SADL: What, Why, and How
Last revised
08/06/2010
by A. W. Crapo.
What
The Semantic Application Design Language (SADL) refers to two related things.
- SADL is an English-like language for building formal models
composed of an OWL ontology, rules expressed in terms of the ontological
concepts, queries for retrieving information from the model, and tests to
validate and re-validate model content and entailments (implications);
- The SADL-IDE is an Eclilpse-based integrated development environment (IDE)

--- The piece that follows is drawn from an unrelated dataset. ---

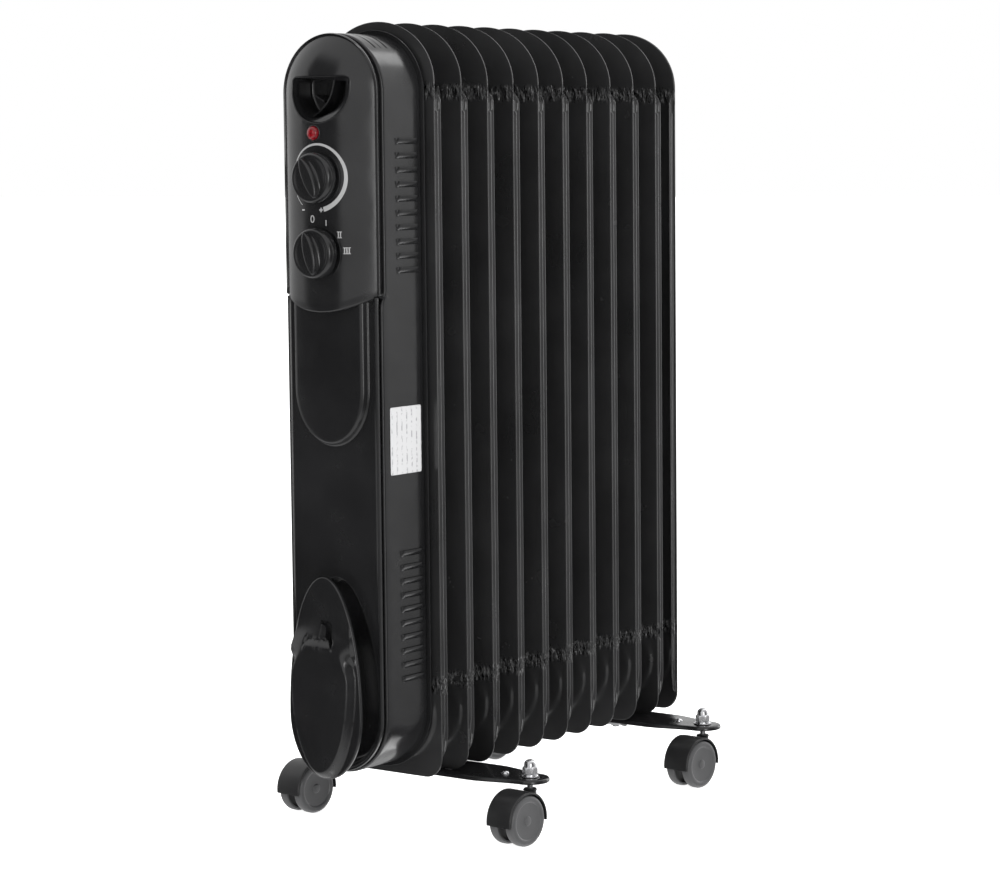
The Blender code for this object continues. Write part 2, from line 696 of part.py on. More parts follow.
def make_clamp(name, clamp_y, metal):
    """A U-bolt over the lower header, and the two wing nuts that pull the foot up to it."""
    low = 40.6 * MM
    route = [(CLAMP_REACH, low)]
    route += ellipse_arc((0.0, BOX_LOW_CENTRE), CLAMP_REACH, CLAMP_REACH, 0, 180, 12)
    route.append((-CLAMP_REACH, low))
    bolt = bent_rod(f"u_bolt_{name}", [(x, clamp_y, z) for x, z in route], CLAMP_RADIUS)
    finish(bolt, metal)
    top = FOOT_TOP - FOOT_SHEET - GAP
    for side, label in ((-1, "left"), (1, "right")):
        nut = add(f"wing_nut_{name}_{label}", rod(5 * MM, 42 * MM, top, 16))
        wings = block((-11.5 * MM, 11.5 * MM), (-MM, MM), (41.5 * MM, 46.8 * MM))
        unite(nut, add("wings", wings))
        cut(nut, add("bore", rod(CLAMP_RADIUS + GAP, low, FOOT_TOP, 14)))
        finish(nut, metal)
        nut.location = (side * CLAMP_REACH, clamp_y, 0.0)


def make_caster(name, x, y, chrome, plastic, tread, steel):
    """Stem and cap nut on the foot; hood that swivels; axle and two wheels that roll."""
    stem = [
        (0.0, 26 * MM),
        (2.2 * MM, 26 * MM),
        (2.2 * MM, 45.6 * MM),
        (4.6 * MM, 45.6 * MM),
        (4.6 * MM, FOOT_TOP - FOOT_SHEET - GAP),
        (STEM_RADIUS, FOOT_TOP - FOOT_SHEET - GAP),
        (STEM_RADIUS, 59.5 * MM),
        (0.0, 60 * MM),
    ]
    add(f"caster_stem_{name}", turned(stem, 12), steel).location = (x, y, 0.0)
    base = FOOT_TOP + GAP
    nut = [
        (3.3 * MM, base),
        (6.4 * MM, base),
        (6.4 * MM, base + 1.4 * MM),
        (5.6 * MM, base + 1.4 * MM),
        (5.6 * MM, base + 6.4 * MM),
        (4.9 * MM, base + 9.4 * MM),
        (3.2 * MM, base + 12.4 * MM),
        (0.0, base + 13.6 * MM),
        (0.0, 60.6 * MM),
        (3.3 * MM, 60.2 * MM),
    ]
    add(f"cap_nut_{name}", turned(nut, 12, loop=True), chrome).location = (x, y, 0.0)

    axle_place = aim("X", (0.0, -CASTER_TRAIL, WHEEL_RADIUS))
    turn = Matrix.Rotation(CASTER_TURN, 4, "Z")
    web = WHEEL_INNER - 0.5 * MM
    clear = WHEEL_RADIUS + 0.8 * MM
    half = HOOD_HALF_LENGTH
    shell = [
        (0.0, -web),
        (clear, -web),
        (clear, -half),
        (HOOD_RADIUS, -half),
        (HOOD_RADIUS, half),
        (clear, half),
        (clear, web),
        (0.0, web),
    ]
    hood = add(f"caster_hood_{name}", turned(shell, 20), place=axle_place)
    wide = (-40 * MM, 40 * MM)
    cut(hood, add("below", block(wide, wide, (-5 * MM, 17.5 * MM))))
    socket = add("socket", rod(5 * MM, 24 * MM, 42 * MM, 16))
    spaces = []
    for side in (-1, 1):
        span = sorted((side * (web - 0.2 * MM), side * 30 * MM))
        spaces.append(add("wheel_space", rod(clear + 0.1 * MM, *span, 20), place=axle_place))
    cut(socket, *spaces)
    hub = rod(6.5 * MM, 0.1 * MM - web, web - 0.1 * MM, 12)
    unite(hood, socket, add("hub", hub, place=axle_place))
    bore = add("bore", rod(2.5 * MM, 25.5 * MM, 50 * MM, 12))
    axle_bore = add("axle_bore", rod(AXLE_RADIUS + GAP, *wide, 12), place=axle_place)
    finish(cut(hood, bore, axle_bore), plastic)
    hood.matrix_world = Matrix.Translation((x, y, 0.0)) @ turn

    place = Matrix.Translation((x, y, 0.0)) @ turn @ axle_place
    axle = add(f"caster_axle_{name}", rod(AXLE_RADIUS, -10.4 * MM, 10.4 * MM, 12), steel)
    axle.matrix_world = place
    wheel = [
        (0.0, WHEEL_FACE),
        (18.2 * MM, WHEEL_FACE),
        (WHEEL_RADIUS, WHEEL_FACE - 1.6 * MM),
        (WHEEL_RADIUS, WHEEL_INNER),
        (17 * MM, WHEEL_INNER),
        (17 * MM, 9.8 * MM),
        (6 * MM, 9.8 * MM),
        (6 * MM, WHEEL_INNER),
        (AXLE_RADIUS + GAP, WHEEL_INNER),
        (AXLE_RADIUS + GAP, 10.8 * MM),
        (0.0, 10.8 * MM),
    ]
    for label, sign in (("inner", -1), ("outer", 1)):
        flip = Matrix.Rotation(math.pi if sign * x < 0 else 0.0, 4, "Y")
        rim = add(f"caster_wheel_{name}_{label}", turned(wheel, 20), tread)
        rim.matrix_world = place @ flip


def main():
    clear_scene()
    gloss_black = material("gloss_black_enamel", (0.012, 0.012, 0.013), 0.25)
    gloss_plastic = material("gloss_black_plastic", (0.014, 0.014, 0.015), 0.2)
    satin_plastic = material("satin_black_plastic", (0.03, 0.03, 0.032), 0.45)
    caster_plastic = material("caster_black_plastic", (0.035, 0.035, 0.037), 0.5)
    caster_tread = material("caster_grey_plastic", (0.2, 0.2, 0.21), 0.5)
    chrome = material("chrome", (0.75, 0.75, 0.77), 0.12, 1.0)
    zinc = material("zinc_plated_steel", (0.5, 0.5, 0.52), 0.35, 1.0)
    red_lens = material("red_lens", (0.45, 0.01, 0.015), 0.1)
    label = material("label_film", (0.75, 0.75, 0.75), 0.4)

    make_fins(gloss_black)
    make_header("header_lower", BOX_LOW_CENTRE, gloss_black)
    make_header("header_upper", BOX_TOP_CENTRE, gloss_black)
    make_heating_element(zinc)
    make_filler_plug(zinc)

    make_control_housing(gloss_black)
    make_heat_shield(gloss_black)
    make_upper_cover(gloss_plastic)
    make_lower_panel(gloss_plastic)
    make_cord_winder(gloss_plastic)
    make_cord_gland(satin_plastic)
    make_knob("thermostat_knob", THERMOSTAT_Z, math.radians(-25), gloss_plastic)
    make_knob("power_knob", SWITCH_Z, math.radians(-15), gloss_plastic)
    make_control_bodies(satin_plastic, zinc)
    make_pilot_lamp(red_lens)
    make_thermal_cutout(zinc)
    make_rating_plate(label)

    for name, clamp_y, side in FOOT_CLAMPS:
        make_foot(name, clamp_y, side, gloss_black)
        make_clamp(name, clamp_y, zinc)
        for hand, x in (("left", -CASTER_X), ("right", CASTER_X)):
            y = clamp_y + side * CASTER_OFFSET
            make_caster(f"{name}_{hand}", x, y, chrome, caster_plastic, caster_tread, zinc)


main()
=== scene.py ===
"""Looks of the oil filled radiator heater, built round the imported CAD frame.

Shapes are made in millimetres with Y = 0 at the front lip of the first section, then scaled
to metres and moved into the frame. X is the width, Z = 0 is the floor.
"""

import math

import bmesh
import bpy
from mathutils import Matrix, Vector


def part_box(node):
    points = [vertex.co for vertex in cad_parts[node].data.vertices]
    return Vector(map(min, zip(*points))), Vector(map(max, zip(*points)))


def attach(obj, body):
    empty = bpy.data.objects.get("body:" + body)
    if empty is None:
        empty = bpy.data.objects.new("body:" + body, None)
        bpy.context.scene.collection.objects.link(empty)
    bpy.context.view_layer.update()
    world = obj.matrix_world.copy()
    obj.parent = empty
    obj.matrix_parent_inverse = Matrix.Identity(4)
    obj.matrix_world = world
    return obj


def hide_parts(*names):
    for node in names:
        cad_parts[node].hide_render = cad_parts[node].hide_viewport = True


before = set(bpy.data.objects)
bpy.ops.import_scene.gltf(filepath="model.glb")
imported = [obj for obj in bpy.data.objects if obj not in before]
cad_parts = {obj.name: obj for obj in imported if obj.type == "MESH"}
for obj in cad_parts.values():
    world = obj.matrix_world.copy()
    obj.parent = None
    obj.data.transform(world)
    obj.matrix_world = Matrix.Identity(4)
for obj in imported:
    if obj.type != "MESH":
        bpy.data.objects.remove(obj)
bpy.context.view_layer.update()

FRONT_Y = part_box("control_housing")[1][1] + 0.005
TO_FRAME = Matrix.Translation((0.0, FRONT_Y, 0.0)) @ Matrix.Diagonal((0.001, 0.001, 0.001, 1.0))
ROOT = "radiator"

# ---------------------------------------------------------------- camera

AZIMUTH, ELEVATION, ROLL = (math.radians(a) for a in (36.0619, 5.4527, -0.5771))
CAMERA_PLACE = (1.39998, FRONT_Y - 1.76608, 0.5305)
FOCAL_LENGTH, SENSOR_WIDTH = 104.7, 36.0


def make_camera():
    level = Vector((math.cos(AZIMUTH), math.sin(AZIMUTH), 0.0))
    flat = Vector((math.sin(AZIMUTH), -math.cos(AZIMUTH), 0.0)) * math.cos(ELEVATION)
    back = flat + Vector((0.0, 0.0, math.sin(ELEVATION)))
    up = back.cross(level)
    cam_x = math.cos(ROLL) * level + math.sin(ROLL) * up
    cam_y = math.cos(ROLL) * up - math.sin(ROLL) * level
    lens = bpy.data.cameras.new("camera")
    lens.lens = FOCAL_LENGTH
    lens.sensor_width = SENSOR_WIDTH
    lens.clip_end = 50.0
    camera = bpy.data.objects.new("camera", lens)
    turn = Matrix((cam_x, cam_y, back)).transposed().to_4x4()
    camera.matrix_world = Matrix.Translation(CAMERA_PLACE) @ turn
    bpy.context.collection.objects.link(camera)
    bpy.context.scene.camera = camera


make_camera()

# ---------------------------------------------------------------- materials

COAT_ROUGHNESS, SMUDGE = 0.06, 0.08
BLACK = (0.0085, 0.0085, 0.009)
PUCKER_LEVELS = (0.581, 0.124)
ORANGE_PEEL = (620.0, 0.00004, 0.5)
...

which facilitate authoring and maintaining models
expressed in the SADL language.
Why
The Semantic Technology (Web) stack offers significant potential for
knowledge capture and usage in many domains of interest to GE. However, native
representations (OWL,
SWRL,
Jena Rules,
SPARQL) are not
very friendly to domain experts who are not computer scientists and
knowledgeable in the intricacies of artificial intelligence and formal logic.
Furthermore, the tools available to build, test, maintain, and apply
knowledge bases (models) over their life cycle are inadequate. SADL
attempts to bridge these gaps.
How
SADL attempt to meet the needs identified above in several ways.
- The SADL grammar tries to use common words to express formal
model relationships. These key words and phrases are mapped unambiguously into
the formalisms of OWL, SWRL or Jena Rules, and SPARQL.
- SADL allows combining of statements so that the grouping is
much more concise and therefore understandable. Examples include listing the
properties that "describe" a class as part of the class definition,
identifying multiple subclasses in a single statement, the chaining together
of triple patterns in rules and queries to eliminate variables and make the
overall pattern more readable, listing the attributes and relationships of an
instance together with a single subject, and declaring instances with their
properties without necessarily requiring that they be given names.
- The SADL-IDE provides templates, content assistance, quick fixes, hyper
linking of concepts to their definitions, folding, and other authoring
helps to make it easier for domain experts to view and understand,
create, and maintain models expressed in the SADL language.
- The close integration of Eclipse with source code control
tools such as CVS allow SADL models to be versioned and more easily managed
over their life cycle. The sequential nature of the language makes the viewing
of differences between versions of a model easy to compute and view. A set of
models may be easily tagged as a particular release and thereafter be
retrieved as a compete set at any time.
- Integration of reasoners/rules engines with the SADL-IDE
allows the model developer to exercise the model, query inferred results, and
create test cases for validation and regression testing of the model.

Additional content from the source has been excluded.